**Written exercise**
Lines containing the word "finishes" are to be located and copied.

········

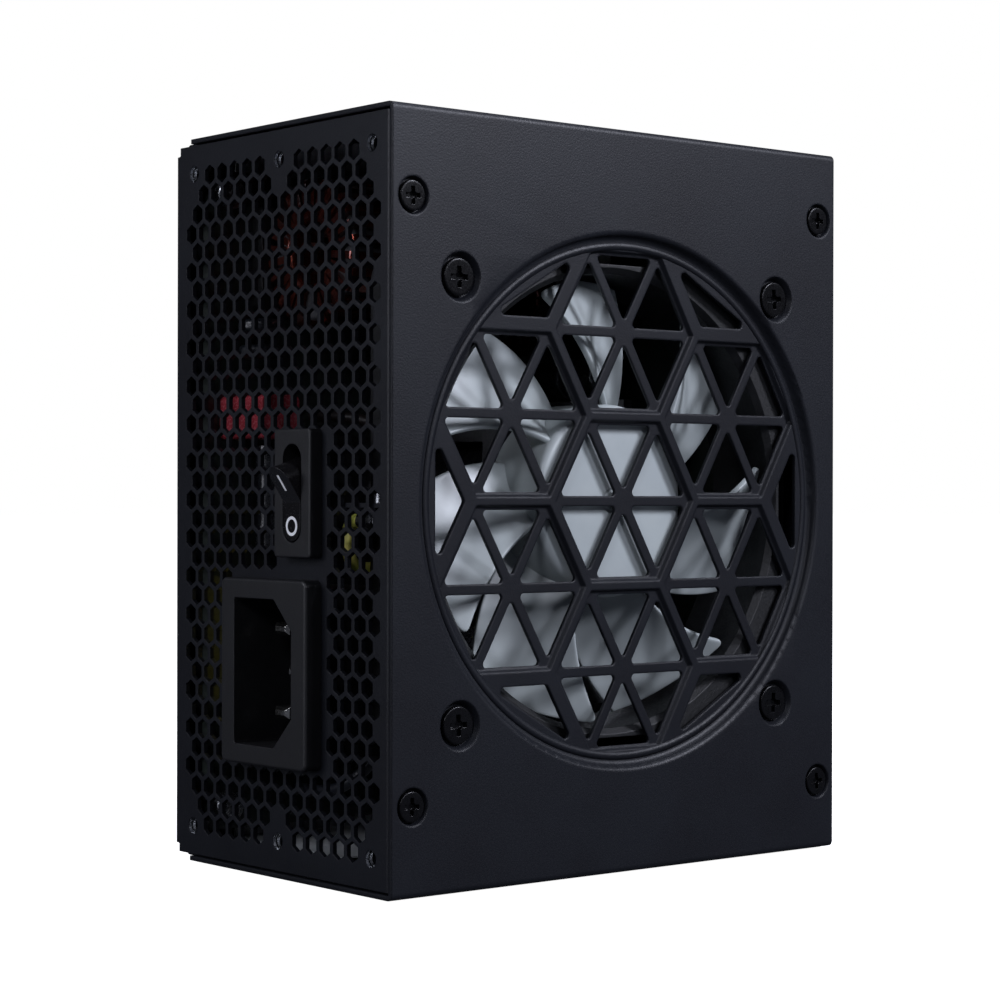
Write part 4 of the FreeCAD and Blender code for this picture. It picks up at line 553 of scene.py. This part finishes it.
makeHub()
bladeMaster = makeBlade()
for number in range(fan["blades"]):
    blade = copyOf(bladeMaster, "fanBlade" + str(number + 1))
    editAll(blade)
    bpy.ops.transform.rotate(value=-math.radians(360 / fan["blades"] * number), orient_axis="X",
                             center_override=fanMiddle)
    bpy.ops.object.mode_set(mode="OBJECT")
    settle(blade, finishes["blade_plastic"], "fan", "blade_plastic", "fan_rotor")
bpy.data.objects.remove(bladeMaster)
print("fan: hub and", fan["blades"], "blades")


# tapped case holes: bare threads that glint in the black plate

thread = {"outer": 1.42, "inner": 1.22, "from": -49.55, "pitch": 0.8, "turns": 2, "x": (-25.75, 0.0, 25.75),
          "z": (6.0, 119.0), "steps": 28}


def makeThread():
    # a zigzag profile turned about the hole's axis
    low, pitch = thread["from"], thread["pitch"]
    profile = [(low, thread["outer"])]
    for k in range(thread["turns"]):
        profile += [(low + (k + 0.5) * pitch, thread["inner"]), (low + (k + 1) * pitch, thread["outer"])]
    piece = drawLine("threadMaster", [Vector((0, y, radius)) * mm for y, radius in profile])
    spinLine(thread["steps"], (0, 0, 0), (0, 1, 0), inside=True)
    return piece


threadMaster = makeThread()
count = 0
for x in thread["x"]:
    for z in thread["z"]:
        count += 1
        hole = copyOf(threadMaster, "tappedThread" + str(count))
        hole.location = (x * mm, 0, z * mm)
        settle(hole, finishes["steel"], "case", "steel")
bpy.data.objects.remove(threadMaster)
print("tapped holes:", count)


# fan panel: a low drawn bead where the dish wall meets its floor

bead = {"outer": 43.7, "inner": 42.3, "high": 0.2, "floor": 30.25, "sunk": 0.1, "flatten": 1.4, "y": 0.7,
        "z": 62.5, "steps": 10, "spinSteps": 160}


def makeBead():
    middle = Vector((0, bead["y"], bead["z"])) * mm
    across = bead["outer"] - bead["inner"]
    foot = bead["floor"] - bead["sunk"]
    profile = [(foot, bead["outer"])]
    for k in range(bead["steps"] + 1):
        share = k / bead["steps"]
        profile.append((bead["floor"] + bead["high"] * math.sin(math.pi * share) ** bead["flatten"],
                        bead["outer"] - across * share))
    profile.append((foot, bead["inner"]))
    places = [Vector((x, bead["y"], bead["z"] + radius)) * mm for x, radius in profile]
    piece = drawLine("dishBead", places)
    bpy.ops.mesh.select_mode(type="VERT")
    bpy.ops.mesh.select_all(action="SELECT")
    bpy.ops.mesh.edge_face_add()            # closes the outline along its foot
    bpy.ops.mesh.delete(type="ONLY_FACE")   # and leaves it as edges
    spinLine(bead["spinSteps"], middle, (1, 0, 0))
    bpy.ops.object.shade_smooth_by_angle(angle=math.radians(50))
    return settle(piece, panelCoat, "case", "case_coat")


makeBead()
print("dish bead made")


# rocker marks: an upright bar and a ring, printed on the two facets

marks = {"x": 7.3, "pivotY": -48.0, "pivotZ": 63.7, "depth": 4.0, "turn": 34.0, "barAt": 4.7, "barLong": 3.0,
         "barWide": 0.55, "ringZ": 58.35, "ringR": 1.6, "ringWide": 0.5, "ink": 0.06}


def makeBar():
    lean = math.radians(marks["turn"])
    y = marks["pivotY"] - marks["depth"] * math.cos(lean) - marks["barAt"] * math.sin(lean)
    z = marks["pivotZ"] - marks["depth"] * math.sin(lean) + marks["barAt"] * math.cos(lean)
    bpy.ops.mesh.primitive_cube_add(size=1, location=(marks["x"] * mm, y * mm, z * mm),
                                    scale=(marks["barWide"] * mm, marks["ink"] * mm, marks["barLong"] * mm),
                                    rotation=(lean, 0, 0))
    bar = newPiece("rockerMarkBar")
    bpy.ops.object.transform_apply(location=True, rotation=True, scale=True)
    addModifier(bar, "BEVEL", width=0.02 * mm, segments=2)
    return settle(bar, markInk, "rocker", "rocker_plastic")


def makeRing():
    bpy.ops.mesh.primitive_cylinder_add(vertices=48, radius=marks["ringR"] * mm, depth=marks["ink"] * mm,
                                        location=(marks["x"] * mm, (marks["pivotY"] - marks["depth"]) * mm,
                                                  marks["ringZ"] * mm), rotation=(math.radians(90), 0, 0))
    ring = newPiece("rockerMarkRing")
    bpy.ops.object.transform_apply(location=True, rotation=True, scale=True)
    pickFaces(ring, lambda centre, normal: abs(normal.y) > 0.9)
    bpy.ops.mesh.inset(thickness=marks["ringWide"] * mm)
    bpy.ops.mesh.bridge_edge_loops()
    bpy.ops.object.mode_set(mode="OBJECT")
    editAll(ring)
    bpy.ops.mesh.normals_make_consistent(inside=False)
    bpy.ops.object.mode_set(mode="OBJECT")
    bpy.ops.object.shade_smooth_by_angle(angle=math.radians(40))
    return settle(ring, markInk, "rocker", "rocker_plastic")


makeBar()
makeRing()
print("rocker marks made")


# studio: floor, soft lights, camera

studio = {
    "middle": (0, 0, 62),
    "lights": {   # place in mm, size in mm, power in W, colour
        "keySoftBox": ((500, 340, 440), 180, 4.6, "#ecefff"),
        "edgeStrip": ((640, 40, 350), 110, 1.1, "#ecefff"),
        "frontStrip": ((400, -500, 340), 110, 0.8, "#eef1ff"),
        "plateFill": ((-160, -620, 260), 380, 1.9, "#eef1ff"),
        "topStrip": ((60, 120, 620), 300, 1.0, "#e9eeff"),
    },
    "airLow": "#101114", "airHigh": "#555864", "floor": "#f4f4f4", "floorGlow": 1.0,
}


def makeFloor():
    bpy.ops.mesh.primitive_plane_add(size=12, location=(0, 0, -0.0004))
    floor = newPiece("studioFloor")
    material = bpy.data.materials.new("matPaintedFloor")
    material.use_nodes = True
    material.node_tree.nodes.clear()
    shader = addNode(material, "ShaderNodeBsdfPrincipled", {"Base Color": hexColour(studio["floor"]),
                     "Roughness": 0.9, "Emission Color": hexColour("#ffffff"),
                     "Emission Strength": studio["floorGlow"]})
    ray = addNode(material, "ShaderNodeLightPath")
    plain = addNode(material, "ShaderNodeBsdfDiffuse", {"Color": hexColour("#54565a")})
    blend = addNode(material, "ShaderNodeMixShader", {},
                    {0: ray.outputs["Is Camera Ray"], 1: plain.outputs[0], 2: shader.outputs[0]})
    addNode(material, "ShaderNodeOutputMaterial", links={"Surface": blend.outputs[0]})
    floor.data.materials.append(material)


def makeAir():
    # plain white behind, a grey sky that darkens downwards for the reflections
    air = bpy.data.worlds.new("studioAir")
    scene.world = air
    air.use_nodes = True
    air.node_tree.nodes.clear()
    way = addNode(air, "ShaderNodeTexCoord")
    split = addNode(air, "ShaderNodeSeparateXYZ", {}, {0: way.outputs["Generated"]})
    ramp = addNode(air, "ShaderNodeValToRGB", links={"Fac": split.outputs["Z"]})
    paintTones(ramp, studio["airLow"], studio["airHigh"], 0.0, 0.9)
    soft = addNode(air, "ShaderNodeBackground", {"Strength": 1.0}, {"Color": ramp.outputs["Color"]})
    behind = addNode(air, "ShaderNodeBackground", {"Strength": 1.0, "Color": (1, 1, 1, 1)})
    ray = addNode(air, "ShaderNodeLightPath")
    blend = addNode(air, "ShaderNodeMixShader", {}, {0: ray.outputs["Is Camera Ray"], 1: soft.outputs[0],
                    2: behind.outputs[0]})
    addNode(air, "ShaderNodeOutputWorld", links={"Surface": blend.outputs[0]})


def makeLights():
    middle = Vector(studio["middle"]) * mm
    for name, (place, size, power, colour) in studio["lights"].items():
        bpy.ops.object.light_add(type="AREA", location=Vector(place) * mm)
        lamp = bpy.context.object
        lamp.name = name
        lamp.data.size = size * mm
        lamp.data.energy = power
        lamp.data.color = hexColour(colour)[:3]
        lamp.rotation_euler = (middle - lamp.location).to_track_quat("-Z", "Y").to_euler()


def makeCamera():
    view = {"place": (344.64, -286.97, 63.72), "turn": 50.41, "up": 0.146, "roll": 0.12, "lens": 90.63}
    bpy.ops.object.camera_add(location=Vector(view["place"]) * mm,
                              rotation=(math.radians(90 - view["up"]), math.radians(-view["roll"]),
                                        math.radians(view["turn"])))
    camera = bpy.context.object
    camera.name = "studioCamera"
    camera.data.lens = view["lens"]
    camera.data.sensor_width = 36
    camera.data.clip_start = 0.01
    scene.camera = camera


makeFloor()
makeAir()
makeLights()
makeCamera()
scene.view_settings.view_transform = "Standard"
print("studio set")

deselectAll()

········

**Exercise answer**
Write part 4 of the FreeCAD and Blender code for this picture. It picks up at line 553 of scene.py. This part finishes it.
    settle(blade, finishes["blade_plastic"], "fan", "blade_plastic", "fan_rotor")
        settle(hole, finishes["steel"], "case", "steel")